BEGIN Data for the task

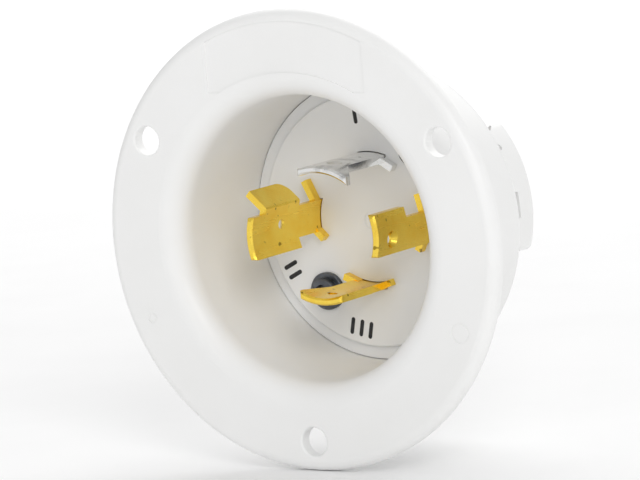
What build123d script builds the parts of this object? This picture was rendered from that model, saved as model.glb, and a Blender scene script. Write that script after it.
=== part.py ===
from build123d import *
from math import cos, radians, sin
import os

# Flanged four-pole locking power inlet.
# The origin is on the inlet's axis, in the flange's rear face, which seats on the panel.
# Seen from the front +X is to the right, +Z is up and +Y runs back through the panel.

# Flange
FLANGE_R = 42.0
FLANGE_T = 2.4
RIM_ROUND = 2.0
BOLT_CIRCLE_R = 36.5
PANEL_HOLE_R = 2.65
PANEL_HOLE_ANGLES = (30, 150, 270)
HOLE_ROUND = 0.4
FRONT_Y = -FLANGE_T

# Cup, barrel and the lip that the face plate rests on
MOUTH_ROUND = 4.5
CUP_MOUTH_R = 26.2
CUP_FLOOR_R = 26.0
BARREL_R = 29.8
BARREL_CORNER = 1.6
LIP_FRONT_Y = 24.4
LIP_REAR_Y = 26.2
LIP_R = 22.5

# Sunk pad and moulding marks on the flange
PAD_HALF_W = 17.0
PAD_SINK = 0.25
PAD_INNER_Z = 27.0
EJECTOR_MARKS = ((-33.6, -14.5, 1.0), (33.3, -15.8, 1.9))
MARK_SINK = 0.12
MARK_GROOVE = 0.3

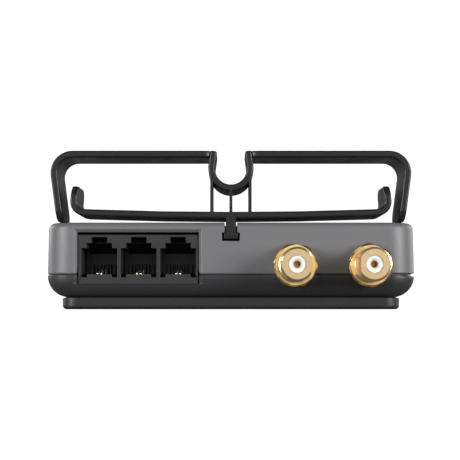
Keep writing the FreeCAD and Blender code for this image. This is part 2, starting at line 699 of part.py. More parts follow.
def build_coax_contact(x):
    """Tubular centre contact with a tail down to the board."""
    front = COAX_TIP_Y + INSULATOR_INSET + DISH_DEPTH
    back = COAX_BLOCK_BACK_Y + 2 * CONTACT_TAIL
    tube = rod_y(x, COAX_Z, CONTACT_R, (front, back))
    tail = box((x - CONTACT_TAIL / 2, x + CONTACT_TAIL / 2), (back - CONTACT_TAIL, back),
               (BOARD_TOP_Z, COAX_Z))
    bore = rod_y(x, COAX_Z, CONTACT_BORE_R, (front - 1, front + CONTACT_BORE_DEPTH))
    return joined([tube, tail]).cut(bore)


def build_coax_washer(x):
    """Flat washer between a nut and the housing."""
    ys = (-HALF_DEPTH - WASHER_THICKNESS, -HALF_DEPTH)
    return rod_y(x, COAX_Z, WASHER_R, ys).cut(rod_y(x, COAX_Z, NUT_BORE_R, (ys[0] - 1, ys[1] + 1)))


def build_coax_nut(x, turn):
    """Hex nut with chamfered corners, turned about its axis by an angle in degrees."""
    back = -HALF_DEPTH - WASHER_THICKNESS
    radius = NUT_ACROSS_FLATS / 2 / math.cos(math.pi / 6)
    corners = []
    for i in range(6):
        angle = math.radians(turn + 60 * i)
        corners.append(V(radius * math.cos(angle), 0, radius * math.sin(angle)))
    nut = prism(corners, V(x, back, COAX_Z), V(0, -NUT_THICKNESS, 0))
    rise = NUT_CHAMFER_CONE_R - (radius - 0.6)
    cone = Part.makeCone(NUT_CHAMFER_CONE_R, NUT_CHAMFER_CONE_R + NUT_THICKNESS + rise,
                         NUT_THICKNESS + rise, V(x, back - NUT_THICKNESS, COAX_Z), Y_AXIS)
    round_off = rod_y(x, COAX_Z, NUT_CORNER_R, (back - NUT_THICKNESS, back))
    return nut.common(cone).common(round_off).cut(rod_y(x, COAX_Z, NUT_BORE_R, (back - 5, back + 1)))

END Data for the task

## [What is needed]
Repeat the data precisely, reproducing every entry.

## [The solution]
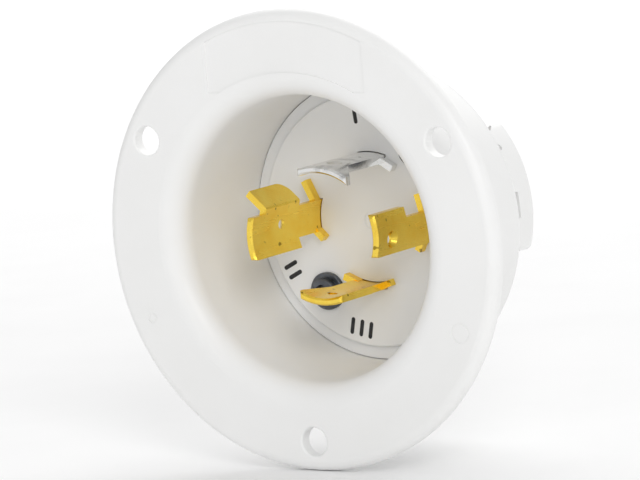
What build123d script builds the parts of this object? This picture was rendered from that model, saved as model.glb, and a Blender scene script. Write that script after it.
=== part.py ===
from build123d import *
from math import cos, radians, sin
import os

# Flanged four-pole locking power inlet.
# The origin is on the inlet's axis, in the flange's rear face, which seats on the panel.
# Seen from the front +X is to the right, +Z is up and +Y runs back through the panel.

# Flange
FLANGE_R = 42.0
FLANGE_T = 2.4
RIM_ROUND = 2.0
BOLT_CIRCLE_R = 36.5
PANEL_HOLE_R = 2.65
PANEL_HOLE_ANGLES = (30, 150, 270)
HOLE_ROUND = 0.4
FRONT_Y = -FLANGE_T

# Cup, barrel and the lip that the face plate rests on
MOUTH_ROUND = 4.5
CUP_MOUTH_R = 26.2
CUP_FLOOR_R = 26.0
BARREL_R = 29.8
BARREL_CORNER = 1.6
LIP_FRONT_Y = 24.4
LIP_REAR_Y = 26.2
LIP_R = 22.5

# Sunk pad and moulding marks on the flange
PAD_HALF_W = 17.0
PAD_SINK = 0.25
PAD_INNER_Z = 27.0
EJECTOR_MARKS = ((-33.6, -14.5, 1.0), (33.3, -15.8, 1.9))
MARK_SINK = 0.12
MARK_GROOVE = 0.3

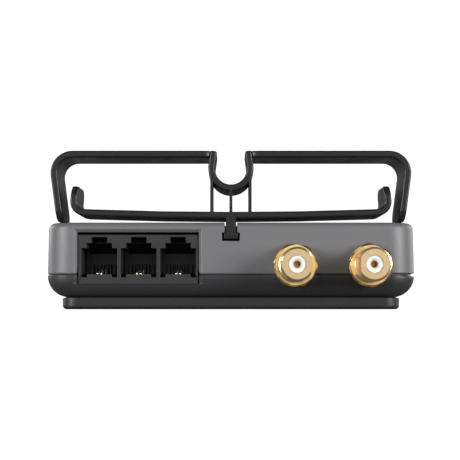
Keep writing the FreeCAD and Blender code for this image. This is part 2, starting at line 699 of part.py. More parts follow.
def build_coax_contact(x):
    """Tubular centre contact with a tail down to the board."""
    front = COAX_TIP_Y + INSULATOR_INSET + DISH_DEPTH
    back = COAX_BLOCK_BACK_Y + 2 * CONTACT_TAIL
    tube = rod_y(x, COAX_Z, CONTACT_R, (front, back))
    tail = box((x - CONTACT_TAIL / 2, x + CONTACT_TAIL / 2), (back - CONTACT_TAIL, back),
               (BOARD_TOP_Z, COAX_Z))
    bore = rod_y(x, COAX_Z, CONTACT_BORE_R, (front - 1, front + CONTACT_BORE_DEPTH))
    return joined([tube, tail]).cut(bore)


def build_coax_washer(x):
    """Flat washer between a nut and the housing."""
    ys = (-HALF_DEPTH - WASHER_THICKNESS, -HALF_DEPTH)
    return rod_y(x, COAX_Z, WASHER_R, ys).cut(rod_y(x, COAX_Z, NUT_BORE_R, (ys[0] - 1, ys[1] + 1)))


def build_coax_nut(x, turn):
    """Hex nut with chamfered corners, turned about its axis by an angle in degrees."""
    back = -HALF_DEPTH - WASHER_THICKNESS
    radius = NUT_ACROSS_FLATS / 2 / math.cos(math.pi / 6)
    corners = []
    for i in range(6):
        angle = math.radians(turn + 60 * i)
        corners.append(V(radius * math.cos(angle), 0, radius * math.sin(angle)))
    nut = prism(corners, V(x, back, COAX_Z), V(0, -NUT_THICKNESS, 0))
    rise = NUT_CHAMFER_CONE_R - (radius - 0.6)
    cone = Part.makeCone(NUT_CHAMFER_CONE_R, NUT_CHAMFER_CONE_R + NUT_THICKNESS + rise,
                         NUT_THICKNESS + rise, V(x, back - NUT_THICKNESS, COAX_Z), Y_AXIS)
    round_off = rod_y(x, COAX_Z, NUT_CORNER_R, (back - NUT_THICKNESS, back))
    return nut.common(cone).common(round_off).cut(rod_y(x, COAX_Z, NUT_BORE_R, (back - 5, back + 1)))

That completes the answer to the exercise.